Sì, sull’evoluzione della Mini, nell’attesa di regole definitive: se, però, cambieranno le norme relative alle sospensioni, bisognerà fare molti interventi sull’architettura complessiva della vettura, anche se il tempo ormai è scarso. La nostra è una macchina pesante: uno dei nostri scopi è abbassare il più possibile le masse ed è su questo che ci stiamo concentrando. Poi, lavoriamo un po’ sull’aerodinamica.

Quest’anno molti piloti non sono stati contenti del percorso della Dakar…

Nessuno è stato contento! Il problema è che Aso è stata messa in difficoltà dalla defezione tardiva del Perù, quando tutto era già stato definito; la prima settimana è stata… pessima (Nani usa un’espressione italiana molto più colorita, ndr). Era una sorta di Rally d’Argentina, con tutto il percorso fettucciato: non è questa la Dakar! La seconda settimana di gara è stata buona, ma sapendo che la prima era stata facile gli organizzatori hanno previsto due giorni un po’ troppo duri. È stata una Dakar strana per tutti, ma non è piaciuta a nessuno. Penso che Aso stia lavorando per migliorare; si andrà ancora in Sud America, ma bisognerà vedere se si tornerà in Cile o si resterà in Argentina e Bolivia. In Perù ci sono le elezioni e questo è un tema politico.

In ogni caso, che programmi ha per il resto della stagione 2016?

Dobbiamo definire il nuovo contratto con il team X-raid e con il suo patron Sven Quandt; mi piacerebbe partecipare al Silk Rally, che va da Mosca a Pechino, ed è un bel rally. Anche per il futuro della specialità, è un bene avere due grandi prove, una in Asia in estate e una in Sud America in inverno; la Cina, poi, è un mercato importante per le Case e il destino dei rally raid deve tenere conto dei luoghi dove miliardi di persone si stanno accostando al mondo dei consumi. In ogni caso, preferisco disputare gare nella seconda parte dell’anno per potermi presentare in forma alla Dakar: diciamo, in Cina e in Marocco. Nel frattempo, mi tengo allenato in bici e in moto, ma senza disputare corse, per contratto. Mi diverto, piuttosto, a partecipare a qualche rally minore con una macchina che ho sviluppato io, una Mini preparata con una meccanica diversa da un team spagnolo, una macchina che ha un costo di utilizzo al chilometro molto inferiore a quello delle WRC.

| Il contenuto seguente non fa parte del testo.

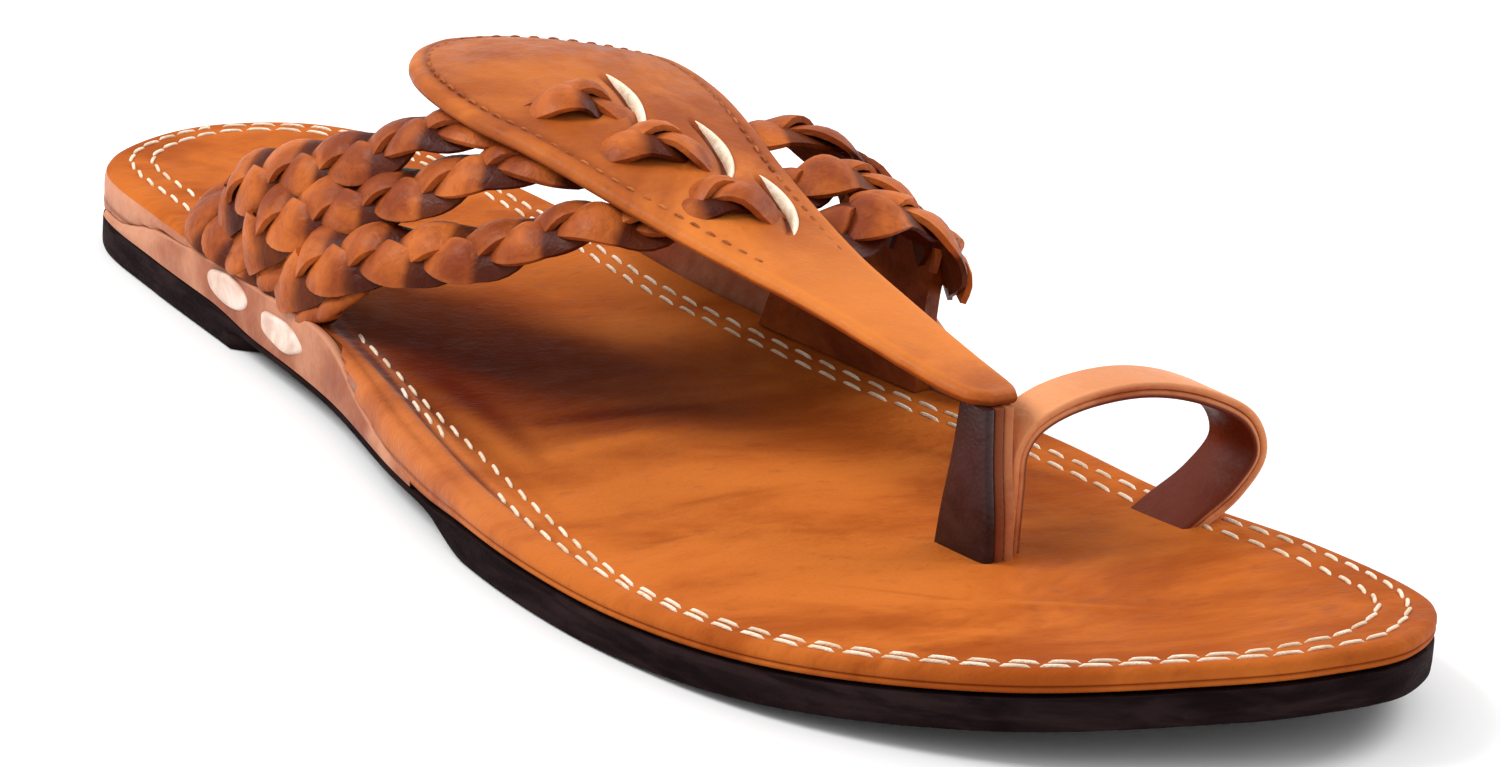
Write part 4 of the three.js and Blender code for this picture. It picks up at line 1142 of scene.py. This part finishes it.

Vogliamo ripercorrere un po’ della sua storia: com’è arrivato ai rally-raid?

Mi piacevano le auto, ma non avevo abbastanza soldi per permettermele: vivevo in campagna con la mia famiglia (Roma è catalano, ndr) e così, quando ho potuto, mi sono comprato una moto da cross. Ho iniziato a fare qualche gara di enduro e dopo qualche anno sono diventato campione europeo della specialità; poi ho disputato una Dakar in Africa. Ho vinto subito la mia prima prova speciale, andavo benissimo, ma, com’è inevitabile al debutto, alla quarta o quinta tappa ho avuto un incidente. Però ho capito che, pur essendo la prima volta, questa era la mia strada, perché tutto mi veniva facile, anche leggere il road book, fare la navigazione. Nel 2004 ho vinto la Dakar in moto in Africa e ho detto basta: volevo provare con le auto. Ho svolto dei test con la Mitsubishi: portavo in giro dei giornalisti e il team si è accorto che ero già più veloce degli altri. Così, ho convinto la Repsol, mio sponsor sulla moto, a passare alle quattro ruote e ho iniziato a disputare la Dakar in macchina. Dal 2010 corro con il team X-raid, per il quale ho vinto con la Mini la Dakar 2014. Nel 2015, invece, ho rotto la pompa del gasolio dopo 3 chilometri, una rabbia!